▶ **THE PROBLEM**:
Restate each of the lines given below, word for word.

▶ **DATASET EXCERPT**:
[start]

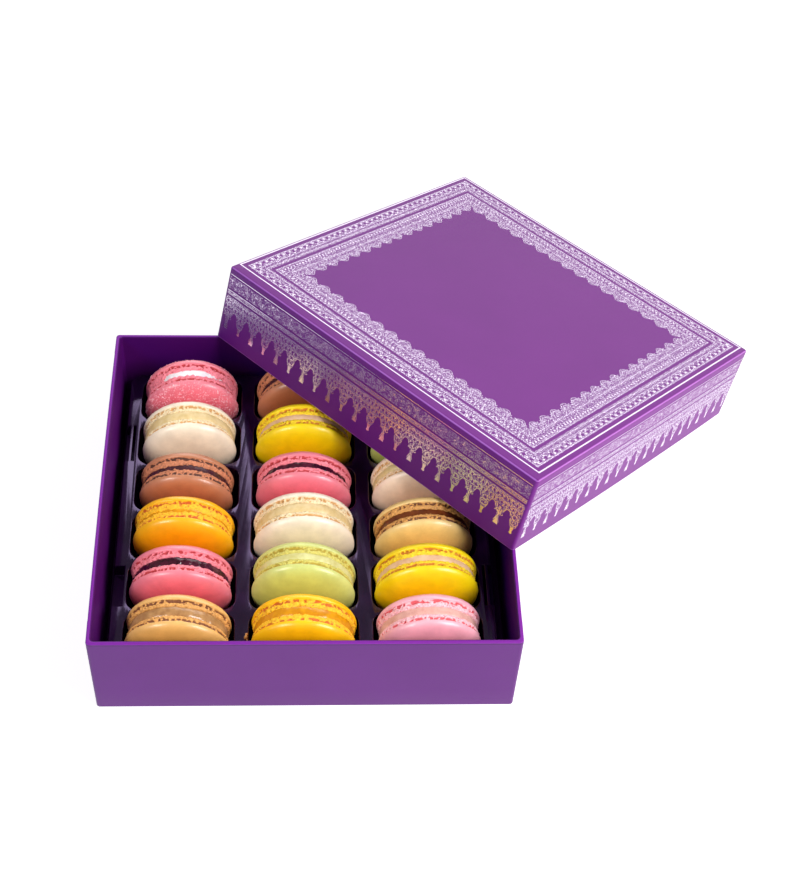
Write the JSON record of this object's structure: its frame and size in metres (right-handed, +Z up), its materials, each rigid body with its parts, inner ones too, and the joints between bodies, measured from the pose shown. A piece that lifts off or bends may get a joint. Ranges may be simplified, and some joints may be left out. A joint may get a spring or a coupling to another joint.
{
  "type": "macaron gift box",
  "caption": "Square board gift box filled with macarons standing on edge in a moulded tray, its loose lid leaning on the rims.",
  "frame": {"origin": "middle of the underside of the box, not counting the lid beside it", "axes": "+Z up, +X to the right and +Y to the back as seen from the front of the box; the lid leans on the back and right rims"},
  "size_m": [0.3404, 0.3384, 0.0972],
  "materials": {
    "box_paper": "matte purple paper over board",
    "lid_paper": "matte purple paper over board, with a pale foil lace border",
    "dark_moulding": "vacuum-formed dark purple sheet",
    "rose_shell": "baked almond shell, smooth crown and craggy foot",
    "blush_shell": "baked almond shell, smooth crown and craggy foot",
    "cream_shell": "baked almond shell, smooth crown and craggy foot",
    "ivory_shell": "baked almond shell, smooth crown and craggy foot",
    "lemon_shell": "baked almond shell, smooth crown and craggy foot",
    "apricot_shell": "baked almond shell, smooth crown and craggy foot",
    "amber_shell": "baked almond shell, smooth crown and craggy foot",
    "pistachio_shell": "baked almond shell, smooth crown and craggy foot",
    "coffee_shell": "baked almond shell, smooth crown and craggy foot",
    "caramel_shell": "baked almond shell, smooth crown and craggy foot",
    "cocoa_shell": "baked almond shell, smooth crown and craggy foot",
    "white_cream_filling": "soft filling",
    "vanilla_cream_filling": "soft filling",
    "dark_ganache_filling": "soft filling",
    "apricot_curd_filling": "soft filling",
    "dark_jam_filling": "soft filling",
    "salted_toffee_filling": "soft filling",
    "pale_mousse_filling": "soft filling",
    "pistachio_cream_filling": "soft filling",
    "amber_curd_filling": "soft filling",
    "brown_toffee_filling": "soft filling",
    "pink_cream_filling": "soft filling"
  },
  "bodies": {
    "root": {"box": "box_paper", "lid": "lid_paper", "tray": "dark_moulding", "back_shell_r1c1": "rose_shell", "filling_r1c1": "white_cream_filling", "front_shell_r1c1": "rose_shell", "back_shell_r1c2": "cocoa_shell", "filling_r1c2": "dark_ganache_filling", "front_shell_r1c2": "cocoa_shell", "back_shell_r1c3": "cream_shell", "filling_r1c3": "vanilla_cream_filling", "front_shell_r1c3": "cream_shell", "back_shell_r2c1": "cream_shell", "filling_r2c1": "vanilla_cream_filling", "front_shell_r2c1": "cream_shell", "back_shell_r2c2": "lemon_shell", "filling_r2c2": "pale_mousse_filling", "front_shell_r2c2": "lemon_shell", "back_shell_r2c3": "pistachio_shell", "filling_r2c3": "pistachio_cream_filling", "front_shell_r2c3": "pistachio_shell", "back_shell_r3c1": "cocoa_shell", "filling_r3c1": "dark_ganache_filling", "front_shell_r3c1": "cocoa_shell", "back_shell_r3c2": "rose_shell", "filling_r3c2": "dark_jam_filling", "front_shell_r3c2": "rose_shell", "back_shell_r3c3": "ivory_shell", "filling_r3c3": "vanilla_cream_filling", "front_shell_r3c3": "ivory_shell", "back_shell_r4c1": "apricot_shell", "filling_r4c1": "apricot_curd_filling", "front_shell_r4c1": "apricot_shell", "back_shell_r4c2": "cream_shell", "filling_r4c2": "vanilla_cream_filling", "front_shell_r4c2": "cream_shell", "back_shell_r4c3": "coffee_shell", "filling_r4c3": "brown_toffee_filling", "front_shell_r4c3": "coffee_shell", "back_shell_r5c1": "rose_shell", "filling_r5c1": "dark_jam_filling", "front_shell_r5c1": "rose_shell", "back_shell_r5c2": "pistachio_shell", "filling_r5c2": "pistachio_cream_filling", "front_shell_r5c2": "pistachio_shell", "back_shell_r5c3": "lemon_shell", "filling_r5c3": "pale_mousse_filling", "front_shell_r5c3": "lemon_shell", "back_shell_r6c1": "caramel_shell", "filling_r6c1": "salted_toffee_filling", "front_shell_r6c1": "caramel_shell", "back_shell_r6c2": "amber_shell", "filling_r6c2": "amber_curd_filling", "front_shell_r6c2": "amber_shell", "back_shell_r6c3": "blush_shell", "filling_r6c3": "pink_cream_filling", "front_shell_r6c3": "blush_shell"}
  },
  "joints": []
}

[end]

▶ **SOLUTION TO THIS EXERCISE**:
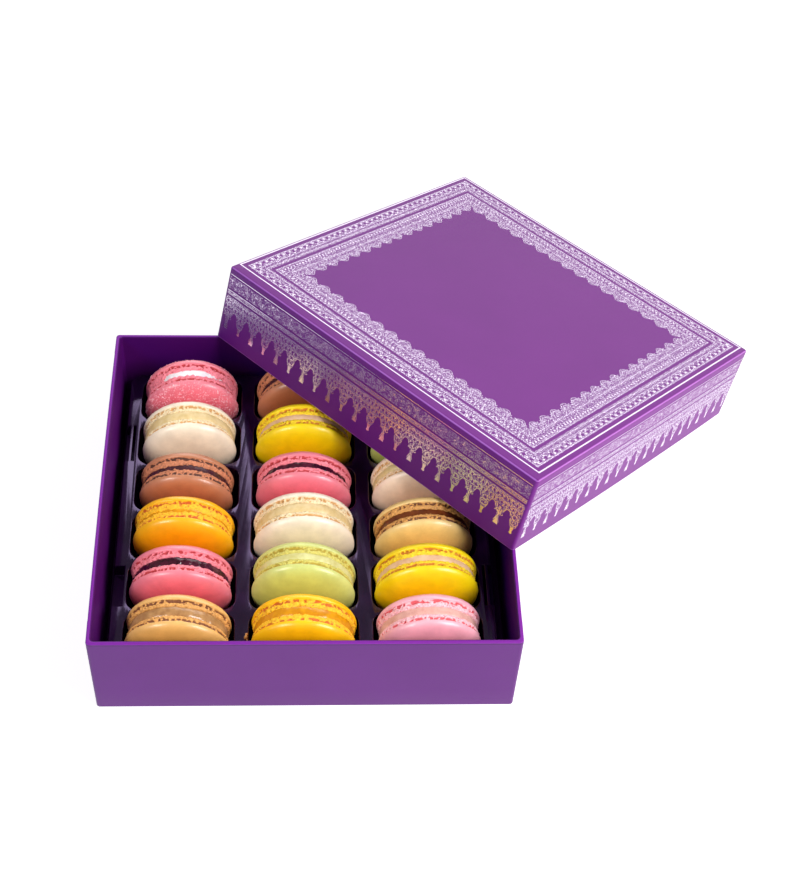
Write the JSON record of this object's structure: its frame and size in metres (right-handed, +Z up), its materials, each rigid body with its parts, inner ones too, and the joints between bodies, measured from the pose shown. A piece that lifts off or bends may get a joint. Ranges may be simplified, and some joints may be left out. A joint may get a spring or a coupling to another joint.
{
  "type": "macaron gift box",
  "caption": "Square board gift box filled with macarons standing on edge in a moulded tray, its loose lid leaning on the rims.",
  "frame": {"origin": "middle of the underside of the box, not counting the lid beside it", "axes": "+Z up, +X to the right and +Y to the back as seen from the front of the box; the lid leans on the back and right rims"},
  "size_m": [0.3404, 0.3384, 0.0972],
  "materials": {
    "box_paper": "matte purple paper over board",
    "lid_paper": "matte purple paper over board, with a pale foil lace border",
    "dark_moulding": "vacuum-formed dark purple sheet",
    "rose_shell": "baked almond shell, smooth crown and craggy foot",
    "blush_shell": "baked almond shell, smooth crown and craggy foot",
    "cream_shell": "baked almond shell, smooth crown and craggy foot",
    "ivory_shell": "baked almond shell, smooth crown and craggy foot",
    "lemon_shell": "baked almond shell, smooth crown and craggy foot",
    "apricot_shell": "baked almond shell, smooth crown and craggy foot",
    "amber_shell": "baked almond shell, smooth crown and craggy foot",
    "pistachio_shell": "baked almond shell, smooth crown and craggy foot",
    "coffee_shell": "baked almond shell, smooth crown and craggy foot",
    "caramel_shell": "baked almond shell, smooth crown and craggy foot",
    "cocoa_shell": "baked almond shell, smooth crown and craggy foot",
    "white_cream_filling": "soft filling",
    "vanilla_cream_filling": "soft filling",
    "dark_ganache_filling": "soft filling",
    "apricot_curd_filling": "soft filling",
    "dark_jam_filling": "soft filling",
    "salted_toffee_filling": "soft filling",
    "pale_mousse_filling": "soft filling",
    "pistachio_cream_filling": "soft filling",
    "amber_curd_filling": "soft filling",
    "brown_toffee_filling": "soft filling",
    "pink_cream_filling": "soft filling"
  },
  "bodies": {
    "root": {"box": "box_paper", "lid": "lid_paper", "tray": "dark_moulding", "back_shell_r1c1": "rose_shell", "filling_r1c1": "white_cream_filling", "front_shell_r1c1": "rose_shell", "back_shell_r1c2": "cocoa_shell", "filling_r1c2": "dark_ganache_filling", "front_shell_r1c2": "cocoa_shell", "back_shell_r1c3": "cream_shell", "filling_r1c3": "vanilla_cream_filling", "front_shell_r1c3": "cream_shell", "back_shell_r2c1": "cream_shell", "filling_r2c1": "vanilla_cream_filling", "front_shell_r2c1": "cream_shell", "back_shell_r2c2": "lemon_shell", "filling_r2c2": "pale_mousse_filling", "front_shell_r2c2": "lemon_shell", "back_shell_r2c3": "pistachio_shell", "filling_r2c3": "pistachio_cream_filling", "front_shell_r2c3": "pistachio_shell", "back_shell_r3c1": "cocoa_shell", "filling_r3c1": "dark_ganache_filling", "front_shell_r3c1": "cocoa_shell", "back_shell_r3c2": "rose_shell", "filling_r3c2": "dark_jam_filling", "front_shell_r3c2": "rose_shell", "back_shell_r3c3": "ivory_shell", "filling_r3c3": "vanilla_cream_filling", "front_shell_r3c3": "ivory_shell", "back_shell_r4c1": "apricot_shell", "filling_r4c1": "apricot_curd_filling", "front_shell_r4c1": "apricot_shell", "back_shell_r4c2": "cream_shell", "filling_r4c2": "vanilla_cream_filling", "front_shell_r4c2": "cream_shell", "back_shell_r4c3": "coffee_shell", "filling_r4c3": "brown_toffee_filling", "front_shell_r4c3": "coffee_shell", "back_shell_r5c1": "rose_shell", "filling_r5c1": "dark_jam_filling", "front_shell_r5c1": "rose_shell", "back_shell_r5c2": "pistachio_shell", "filling_r5c2": "pistachio_cream_filling", "front_shell_r5c2": "pistachio_shell", "back_shell_r5c3": "lemon_shell", "filling_r5c3": "pale_mousse_filling", "front_shell_r5c3": "lemon_shell", "back_shell_r6c1": "caramel_shell", "filling_r6c1": "salted_toffee_filling", "front_shell_r6c1": "caramel_shell", "back_shell_r6c2": "amber_shell", "filling_r6c2": "amber_curd_filling", "front_shell_r6c2": "amber_shell", "back_shell_r6c3": "blush_shell", "filling_r6c3": "pink_cream_filling", "front_shell_r6c3": "blush_shell"}
  },
  "joints": []
}